I consider myself lucky to be able to go home to Louisiana where it will be warm, at least much warmer than here in the coming months. While I won’t be overwintering in the most literal sense, I am leaving this place I have made my home for the last six months, this place where I have transformed so much. I will be entering into a hibernation of my own, but one of modern convenience - I will go back to the warm comfort of my home, I will go back to buying produce at the store and once in a while dining out, and I will spend the next two months relaxing as much as I can, between also working as much as I can. This is not exactly a hibernation by normal standards, but a slowing and hunkering down of myself.

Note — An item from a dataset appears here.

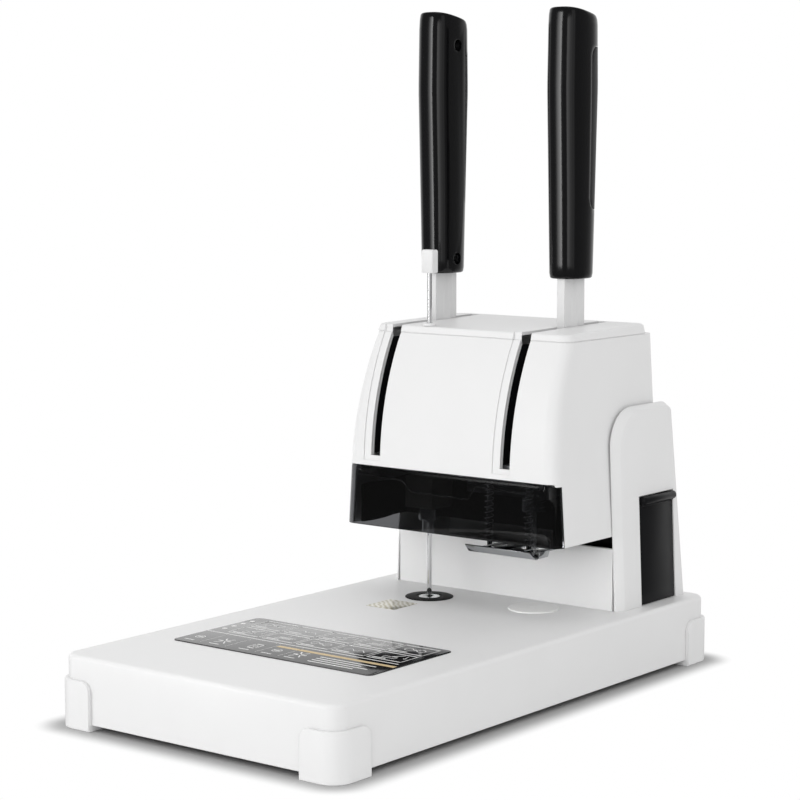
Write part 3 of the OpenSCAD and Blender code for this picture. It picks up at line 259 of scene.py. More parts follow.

In the new year, I will return to Virginia and experience living in a true winter for the first time. I will revive the knowledge and skills that I have acquired here and put them to use. We will spend the first months of our return stewarding ourselves and the lands that we’ll be on in our Community Action Year for a rising up, out of the winter, and back into a period of growing, providing, and nurturing.


It will be hard to leave this beautiful, awe-inspiring mountain and the long exposure to the elements that we have acquired here, but I remind myself that the turning of the wheel is one of the greatest experiences we can have in this life. To see how things change, how things must change, and how resilient and collaborative we as players of the natural world must be in order to make the most out of this life. Winter is a hard time for so many and as such, we should honor it and take as much wisdom as we can from it. So, like the seedlings that we’ll be sowing into the ground in this very last week of ours, I will try and center and quiet myself in the warmth of the earth and carry it with me till the springtime.